Os deputados da oposição dominaram os discursos. A presidente nacional do PT, deputada Gleisi Hoffmann (PR), disse que o auxilio é eleitoreiro e lembrou que o presidente chamava os beneficiários de "vagabundos". Ela defendeu que o valor do Auxilio suba de R$ 400 para R$ 600 e cuidar da transição dos 25 milhões que ficaram sem o benefício.
Para incluir mais famílias no programa, o relatório ampliou os critérios de acesso per capita (por pessoa) ao programa. Os valores tinham sido definidos em decreto do governo, mas o relator resolveu subir os valores de referência no relatório. A linha de extrema pobreza subirá de R$ 100 para R$ 105 e a da pobreza, de R$ 200 para R$ 210.
Marcelo Aro separou os três benefícios do núcleo de combate à pobreza dos cinco que são chamados por ele de "transformação social" e porta de saída do programa, como o auxílio esporte e iniciação científica (para famílias que tiverem bom desempenho escolar e em jogos), o criança cidadã (vale-creche), produção rural e o auxílio produção urbana (para quem conseguir emprego).
Essa divisão é também uma tentativa de conter as críticas dos especialistas que apelidaram os inúmeros benefícios de "árvore de Natal", como risco de tirar foco e recursos de que mais precisa e passa fome.

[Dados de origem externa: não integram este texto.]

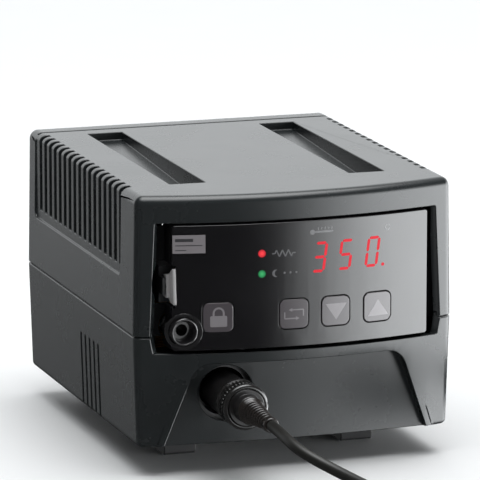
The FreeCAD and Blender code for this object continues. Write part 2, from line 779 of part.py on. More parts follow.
def cord_boot():
    """Ribbed strain relief between the plug and the cord."""
    steps = 8
    length = boot_base_y - boot_end_y
    profile = [(0, 4.9), (1.2, 4.9), (1.4, 3.6)]
    for i in range(steps):
        d = 1.8 + i * (length - 5.0) / steps
        r = 3.75 - i * 0.12
        profile += [(d, r), (d + 1.3, r), (d + 1.5, r - 0.75), (d + 2.1, r - 0.75)]
    profile += [(length - 2.4, 2.75), (length, 2.75)]
    boot = turned(profile, V(connector_x, boot_base_y - 0.05, connector_z), V(0, -1, 0))
    return boot


def arc_path(points):
    """Straight runs joined by tangent arcs; prints each arc's radius."""
    edges = []
    radii = []
    start = points[0]
    for before, corner, after in zip(points, points[1:], points[2:]):
        a = before - corner
        b = after - corner
        run = min(a.Length, b.Length)
        turn = math.pi - a.getAngle(b)
        reach = 0.45 * run
        radii.append(round(reach / math.tan(turn / 2), 1))
        a.normalize()
        b.normalize()
        p = corner + a * reach
        q = corner + b * reach
        bisector = a + b
        bisector.normalize()
        radius = reach / math.tan(turn / 2)
        middle = corner + bisector * (radius / math.cos(turn / 2) - radius)
        edges.append(Part.LineSegment(start, p).toShape())
        edges.append(Part.Arc(p, middle, q).toShape())
        start = q
    edges.append(Part.LineSegment(start, points[-1]).toShape())
    print("cord radii", radii)
    return Part.Wire(edges)


def cord_tube(points):
    path = arc_path(points)
    direction = points[1] - points[0]
    section = Part.Wire([Part.Circle(points[0], direction, cord_radius).toShape()])
    solid = path.makePipeShell([section], True, True)
    want = math.pi * cord_radius ** 2 * path.Length
    print("cord length", round(path.Length, 1), "volume ratio", round(solid.Volume / want, 4))
    return solid


def cord_coil():
    """Outer shape of the wound-up length of cord."""
    inner = coil_radius - coil_turns * coil_pitch - cord_radius
    outer = coil_radius + cord_radius + 0.1
    base = coil_centre + V(0, 0, coil_low_z - cord_radius)
    return tube(outer, inner, base, Z, coil_high_z - coil_low_z + 2 * cord_radius)


def coil_tie():
    """Flat strap closed round the bundle of turns."""
    x_out = coil_centre.x - coil_radius - cord_radius - 0.3
    x_in = coil_centre.x - coil_radius + coil_turns * coil_pitch + cord_radius + 0.6
    y0 = coil_centre.y - 3
    y1 = coil_centre.y + 3
    low = coil_low_z - cord_radius - 0.05
    high = coil_high_z + cord_radius + 0.1
    strap = box(x_out - 0.5, x_in + 0.5, y0, y1, low - 0.5, high + 0.5)
    return strap.cut(box(x_out, x_in, y0 - 1, y1 + 1, low, high))


def iron_piece(profile):
    return turned(profile, iron_start, iron_axis)


def iron_boot():
    profile = [(0, 2.9), (2.0, 2.9)]
    for i in range(6):
        d = 3.0 + i * 3.0
        r = 3.2 + i * 0.22
        profile += [(d, r - 0.5), (d + 0.3, r), (d + 1.9, r + 0.1), (d + 2.2, r - 0.4)]
    profile += [(21.5, 4.9), (24.0, 5.2)]
    return iron_piece(profile)


def iron_handle():
    return iron_piece([(24.05, 6.5), (25.0, 7.6), (28.0, 9.4), (32.0, 10.2), (38.0, 10.2),
                       (46.0, 9.0), (58.0, 8.2), (70.0, 8.3), (80.0, 9.0), (88.0, 9.6)])


def iron_grip():
    profile = [(88.05, 9.6), (88.6, 10.2)]
    for i in range(6):
        d = 91.0 + i * 6.2
        profile += [(d, 10.4), (d + 0.3, 9.9), (d + 1.3, 9.9), (d + 1.6, 10.4)]
    profile += [(129.0, 10.4), (130.0, 9.8)]
    return iron_piece(profile)


def iron_collar():
    return iron_piece([(130.05, 9.4), (131.0, 10.6), (133.6, 10.6), (136.0, 7.4)])


def on_iron(tool, angle):
    """Turn a tool about Z and carry it to the iron's line."""
    tool.rotate(V(0, 0, 0), Z, angle)
    place = FreeCAD.Placement(iron_start, FreeCAD.Rotation(Z, iron_axis))
    tool.Placement = place.multiply(tool.Placement)
    return tool


def iron_nut():
    nut = iron_piece([(136.05, 5.6), (136.8, 6.2), (144.2, 6.2), (145.0, 5.6)])
    return remove(nut, [on_iron(rod(0.45, V(6.25, 0, 137.2), Z, 6.6), 22.5 * i)
                        for i in range(16)])


def iron_barrel():
    barrel = iron_piece([(145.05, 3.9), (165.0, 3.9)])
    return remove(barrel, [on_iron(rod(0.9, V(0, 0, 158), X, 6), 90 * i + 45) for i in range(4)])


def iron_tip():
    return iron_piece([(165.05, 3.3), (168.0, 3.3), (169.5, 2.4), (173.5, 2.3), (181.4, 0.5),
                       (182.0, 0.2)])


def transformer_core():
    core = box(-47, 9, 20, 48, 19.5, 66.5)
    return core.cut(box(-38, -28, 10, 60, 28.5, 57.5)).cut(box(-10, 0, 10, 60, 28.5, 57.5))


def transformer_winding():
    winding = box(-37.7, -0.3, 12.5, 55.5, 28.8, 57.2)
    return winding.cut(box(-28.3, -9.7, 19.7, 48.3, 20, 70))


def transformer_bracket():
    parts = [
        box(-48.4, -47.2, 26, 42, 17.1, 67.9),
        box(9.2, 10.4, 26, 42, 17.1, 67.9),
        box(-48.4, 10.4, 26, 42, 66.7, 67.9),
        box(-55.4, -47.2, 26, 42, 17.1, 18.3),
        box(9.2, 17.4, 26, 42, 17.1, 18.3),
    ]
    bracket = join(parts)
    return remove(bracket, [rod(1.8, V(x, y, 10), Z, 12) for x, y in transformer_posts])


def transformer_screws():
    return [screw_z(x, y, 18.35, -1, 1.5, 6.0, 2.8) for x, y in transformer_posts]


def main_board():
    board = box(-50, 52, -34, 10.5, board_z, board_z + 1.6)
    return remove(board, [rod(1.6, V(x, y, 10), Z, 20) for x, y in board_posts])


def board_screws():
    return [screw_z(x, y, board_z + 1.65, -1, 1.2, 6.0, 2.4) for x, y in board_posts]


def heat_sink():
    sink = box(10, 40, -21, -7, board_z + 1.7, 52)
    for i in range(6):
        x = 12.2 + i * 4.8
        sink = sink.cut(box(x, x + 2.6, -17.5, 0, 20, 60))
    return sink


def triac():
    body = box(20, 30, -25.6, -21.1, 30, 46)
    legs = [box(x - 0.5, x + 0.5, -23.8, -23.2, board_z + 1.65, 30.5) for x in (22.4, 25, 27.6)]
    return join([body] + legs)


def board_components():
    """Capacitors, controller chip and headers on the main board."""
    top = board_z + 1.65
    solids = [rod(6.0, V(-12, -22, top), Z, 22), rod(4.0, V(2, -24, top), Z, 12),
              box(-30, -18, -8, 0, top, top + 3.0), box(-46, -36, -20, -8, top, top + 9.0),
              box(8, 34, -31.5, -27.5, top, top + 6.0)]
    return solids


def display_ribbon():
    """Flat ribbon from the display board down to the header on the main board."""
    path = [(-56.1, 62.0), (-50.0, 52.0), (-42.0, 40.0), (-35.0, 33.0), (-30.6, 28.0)]
    thick = 0.8
    front = [V(10, y, z) for y, z in path]
    back = [V(10, y + thick, z) for y, z in reversed(path)]
    corners = front + back
    return Part.Face(Part.makePolygon(corners + [corners[0]])).extrude(V(20, 0, 0))


def fuse_holder():
    """Panel fuse holder with a slotted bayonet cap."""
    flange = rod(8.4, V(fuse_x, 72.6, fuse_z), Y, 1.6)
    barrel = rod(6.2, V(fuse_x, 40, fuse_z), Y, 33)
    cap = rod(5.6, V(fuse_x, 74, fuse_z), Y, 1.6)
    holder = join([flange, barrel, cap])
    return holder.cut(box(fuse_x - 4.5, fuse_x + 4.5, 74.8, 77, fuse_z - 0.6, fuse_z + 0.6))


def fuse_nut():
    return tube(8.0, 6.3, V(fuse_x, 65.6, fuse_z), Y, 3.0)


def inlet_screws():
    return [screw_y(inlet_x + side * 20, 75.05, inlet_z, -1, 1.4, 9.0, 2.6) for side in (-1, 1)]


def jack_bezel():
    """Thin ring round the earth socket, following the lens face."""
    band = bow_wall(lens_radius + 0.55, 0.5, jack_z - 10, jack_z + 10)
    return band.common(tube(bezel_radius, 5.25, V(jack_x, -80, jack_z), Y, 20))


def nodes():
    save("upper_cover", upper_cover())
    save("lower_case", lower_case())
    save("rear_panel", rear_panel())
    save("rubber_feet", feet())
    save("case_screws", case_screws())
    save("mains_inlet", mains_inlet())
    save("inlet_pins", inlet_pins())
    save("display_lens", display_lens())
    save("panel_carrier", panel_carrier())
    for name, x in key_x.items():
        save(name, key(x))
    save("tact_switches", tact_switches())
    save("display_board", display_board())
    save("display_board_screws", display_board_screws())
    save("display_module", display_module())
    save("display_digits", display_digits())
    for name, z in led_z.items():
        save(name, led(z))
    save("rating_label", rating_label())
    save("earth_jack", earth_jack())
    save("jack_nut", jack_nut())
    save("power_rocker", power_rocker())
    save("switch_body", switch_body())
    save("iron_receptacle", iron_receptacle())
    save("receptacle_nut", receptacle_nut())
    save("plug_shell", plug_shell())
    save("coupling_ring", coupling_ring())
    save("cord_boot", cord_boot())
    coil = cord_coil()
    save("iron_cord", cord_tube(cord_route).cut(coil))
    save("cord_coil", coil)
    save("iron_cord_end", cord_tube(iron_route).cut(coil))
    save("coil_tie", coil_tie())
    save("iron_boot", iron_boot())
    save("iron_handle", iron_handle())
    save("iron_grip", iron_grip())
    save("iron_collar", iron_collar())
    save("iron_nut", iron_nut())
    save("iron_barrel", iron_barrel())
    save("iron_tip", iron_tip())
    save("transformer_core", transformer_core())
    save("transformer_winding", transformer_winding())
    save("transformer_bracket", transformer_bracket())
    save("transformer_screws", transformer_screws())
    save("main_board", main_board())
    save("board_screws", board_screws())
    save("board_components", board_components())
    save("heat_sink", heat_sink())
    save("triac", triac())
    save("display_ribbon", display_ribbon())
    save("fuse_holder", fuse_holder())
    save("fuse_nut", fuse_nut())
    save("inlet_screws", inlet_screws())
    save("jack_bezel", jack_bezel())


nodes()
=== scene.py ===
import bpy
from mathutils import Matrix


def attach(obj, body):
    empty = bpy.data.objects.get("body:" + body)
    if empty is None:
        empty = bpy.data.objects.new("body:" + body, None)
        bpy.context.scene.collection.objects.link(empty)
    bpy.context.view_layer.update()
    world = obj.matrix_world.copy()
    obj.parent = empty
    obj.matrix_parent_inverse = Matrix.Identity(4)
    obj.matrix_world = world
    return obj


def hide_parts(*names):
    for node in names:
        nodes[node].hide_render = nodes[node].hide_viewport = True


bl_info = {
    "name": "Soldering Iron Station",
    "version": (1, 0, 0),
    "blender": (4, 5, 0),
    "location": "3D View > Sidebar > Station",
    "description": "Looks of a bench soldering iron station, built around its packed frame",
    "category": "Add Mesh",
}

import math

import bmesh
import bpy
from mathutils import Matrix, Vector

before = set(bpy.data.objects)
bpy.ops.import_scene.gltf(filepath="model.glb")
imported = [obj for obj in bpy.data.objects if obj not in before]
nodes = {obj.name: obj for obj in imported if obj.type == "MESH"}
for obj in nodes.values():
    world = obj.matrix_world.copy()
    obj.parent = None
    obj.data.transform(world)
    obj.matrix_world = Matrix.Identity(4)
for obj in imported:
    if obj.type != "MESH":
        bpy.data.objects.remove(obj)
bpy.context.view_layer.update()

MM = 0.001

# The bowed front: upright cylinders on one axis give the case, the lens and the keys their curve.
bow_centre_y = 110.0 * MM
lens_radius = 185.6 * MM
key_radius = lens_radius + 0.25 * MM

# The two round lamps on the lens, one above the other.
lamp_x = -15.7 * MM
lamp_z = {"heat": 81.36 * MM, "sleep": 73.95 * MM}
lamp_radius = 1.4 * MM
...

Ao tornar mais clara a separação entre a transferência de renda aos mais pobres, equivalente ao Bolsa Família, e os demais novos auxílios, o relator evita que o orçamento desta transferência básica seja consumido pelos demais auxílios, que ainda não foram testados. Segundo ele, será uma opção para o governo priorizar ano após ano quais são os programas que ele acha que deve fomentar mais.
Outra mudança importante é a retirada da limitação de cinco beneficiários por família. O relator incluiu a nutriz (mulher que amamenta) na composição familiar. No texto original ela estava fora para receber o benefício. Ele ainda incluiu a opção do beneficiário fazer o saque nas casas lotéricas e não apenas nas agências da Caixa.
Também endureceu as exigências para o vale-creche, que será pago às mães que não conseguirem matricular o filho numa creche pública. O relatório coloca inúmeras exigências para que as creches se habilitem.
Quais são os benefícios do Auxílio Brasil?
O programa tem três benefícios principais:
- Benefício Primeira Infância (de até R$ 130): contempla famílias com crianças entre zero e 36 meses incompletos;
- Benefício Composição Familiar(de R$ 65): diferente da atual estrutura do Bolsa Família, que limita o benefício aos jovens de até 17 anos, será direcionado a pessoas entre 3 e 21 anos incompletos. O objetivo é incentivar esse grupo a permanecer nos estudos para concluir pelo menos um nível de escolarização formal;
- Benefício de Superação da Extrema Pobreza: se, após receber os benefícios anteriores, a renda mensal per capita da família não superar a linha da extrema pobreza (de R$ 100 por pessoa), ela terá direito a um apoio financeiro sem limitações relacionadas ao número de integrantes do núcleo familiar.
Também compõem o Auxílio Brasil
- Auxílio Esporte Escolar: destinado a estudantes com idades entre 12 e 17 anos incompletos que sejam integrantes de famílias beneficiárias do Auxílio Brasil e que se destacarem em competições oficiais do sistema de jogos escolares brasileiros (de até R$ 1 mil em parcela única por família ou R$ 100 mensais);
- Bolsa de Iniciação Científica Júnior: para estudantes com bom desempenho em competições acadêmicas e científicas e que sejam beneficiários do Auxílio Brasil. A transferência do valor será feita em 12 parcelas mensais de R$ 100 (de até R$ 1 mil em parcela única por família ou R$ 100 mensais). Não há número máximo de beneficiários;
- Auxílio Criança Cidadã: direcionado ao responsável por família com criança de zero a 48 meses incompletos que consiga fonte de renda, mas não encontre vaga em creches públicas ou privadas da rede conveniada. O valor será pago até a criança completar 48 meses de vida, e o limite por núcleo familiar ainda será regulamentado (de R$ 200 para criança matriculada em período parcial e de até R$ 300 para as de período integral);
- Auxílio Inclusão Produtiva Rural: pago por até 36 meses aos agricultores familiares inscritos no Cadastro Único (de R$ 200);
- Auxílio Inclusão Produtiva Urbana: quem estiver na folha de pagamento do Auxílio Brasil e comprovar vínculo de emprego formal receberá o benefício (de até R$ 200);
- Benefício Compensatório de Transição: para famílias que estavam na folha de pagamento do Bolsa Família e perderem parte do valor recebido em decorrência do enquadramento no Auxílio Brasil. Será concedido no período de implementação do novo programa e mantido até que haja majoração do valor recebido pela família ou até que não se enquadre mais nos critérios de elegibilidade.